The concert itself marked the 25th anniversary of the trio, founded as the Simple Acoustic Trio in 1994 and which then became trumpeter Tomasz Stanko’s rhythm section in 2001. In that time, they have slowly become one of the Europe’s most important jazz trios, noted for their restrained classicism and impeccable improvisatory talents.

In tonight’s concert they played a mix of new, as yet unnamed pieces, a Stanko piece (Green Sky?), a rollicking Night Train To You, first debuted on 2001’s Faithful and later revisited on the live set, Austin from their 2014 set Spark of Life with tenor saxophonist Joakim Milder, and ending with what is quickly becoming their signature piece, the barnstorming Actual Proof from Herbie Hancock’s 1974 jazz-funk set Thrust.

On each piece, they played with a quietly expressive sense of adventure, the modal piano vamps blossoming into vibrant bursts of classical grandeur before moving on with a simple but effective melodic line. Lots of tuneful light and shade, but lots of rhythmic dynamism, too. Pianist Marcin Wasilewski is fascinating to watch, his right arm often held high above the keyboard waiting to pounce back when needed, bassist Slawomir Kurkiewicz an extraordinary tuneful player with a warm, resonant approach. Their equal third member, drummer Michal Miskiewicz, is certainly not just a timekeeper, his interventions an essential commentary on and contribution to proceedings elsewhere. The full house deservedly gave the band consistent support, and a standing ovation that got us the encore we all deserved.

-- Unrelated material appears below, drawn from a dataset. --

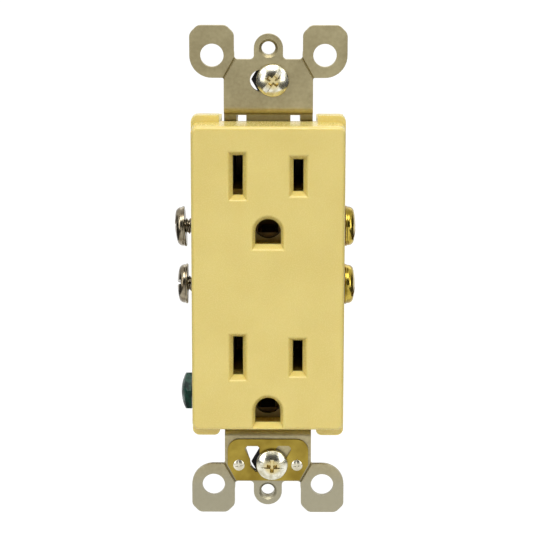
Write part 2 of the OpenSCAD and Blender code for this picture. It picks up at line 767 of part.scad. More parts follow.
// Two leaves that grip a blade, open towards the face
module blade_leaves(z) {
    grip = blade_grip / 2;
    root = grip + 0.15;
    mouth = grip + 0.4;
    root_y = flange_front + fit_gap;
    for (side = [-1, 1]) upright(z - leaf_half_h, z + leaf_half_h)
        translate([slot_x, 0]) polygon([
            [side * root, root_y], [side * (root + leaf_t), root_y],
            [side * (grip + leaf_t), leaf_pinch], [side * (mouth + leaf_t / 2), leaf_mouth],
            [side * mouth, leaf_mouth], [side * grip, leaf_pinch]
        ]);
}

// Half of a bus: terminal pad, flange, contact leaves and the tab for a push-in wire
module bus_half(outlet_z, terminal_z, out) {
    difference() {
        box([pad_in_x, pad_front, terminal_z - pad_half_h],
            [body_half_w, bus_rear, terminal_z + pad_half_h]);
        translate([pad_in_x - cut, terminal_y, terminal_z]) rotate([0, 90, 0])
            cylinder(r = thread_hole_r, h = bus_t + 2 * cut);
    }
    tab_z = outlet_z - out * tab_reach;
    tab_t = 0.8;
    box([pocket_in_x + body_gap, flange_front, terminal_z - out * flange_end],
        [body_half_w - side_wall - body_gap, bus_rear, tab_z]);
    box([pad_in_x - 1, flange_front, terminal_z - out * flange_end],
        [pad_in_x + fit_gap, bus_rear, terminal_z + out * pad_half_h]);
    box([chamber_in_x + body_gap, flange_front, outlet_z - out * blade_bed_half_h],
        [chamber_mid_x - body_gap, bus_rear, outlet_z + out * blade_bed_half_h]);
    box([wire_hole_x - wire_tab_w / 2, pad_front - tab_t, tab_z],
        [wire_hole_x + wire_tab_w / 2, bus_rear, tab_z - out * tab_t]);
    blade_leaves(outlet_z);
}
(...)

Support act was the solo pianist Fred Thomas, a creative re-interpreter of Wagner preludes and love songs, a Bach Sarabande, and short pieces by Weber and Kurtag alongside a reworked Stella By Starlight and a couple of his own compositions. His recital suited the formality of the Cadogan Hall, but it made for a thoughtful, if intense opening to proceedings.

Marcin Wasilewski Trio plus Fred Thomas. Cadogan Hall, London SW1, Friday 15 November 2019 as part of the EFG London Jazz Festival.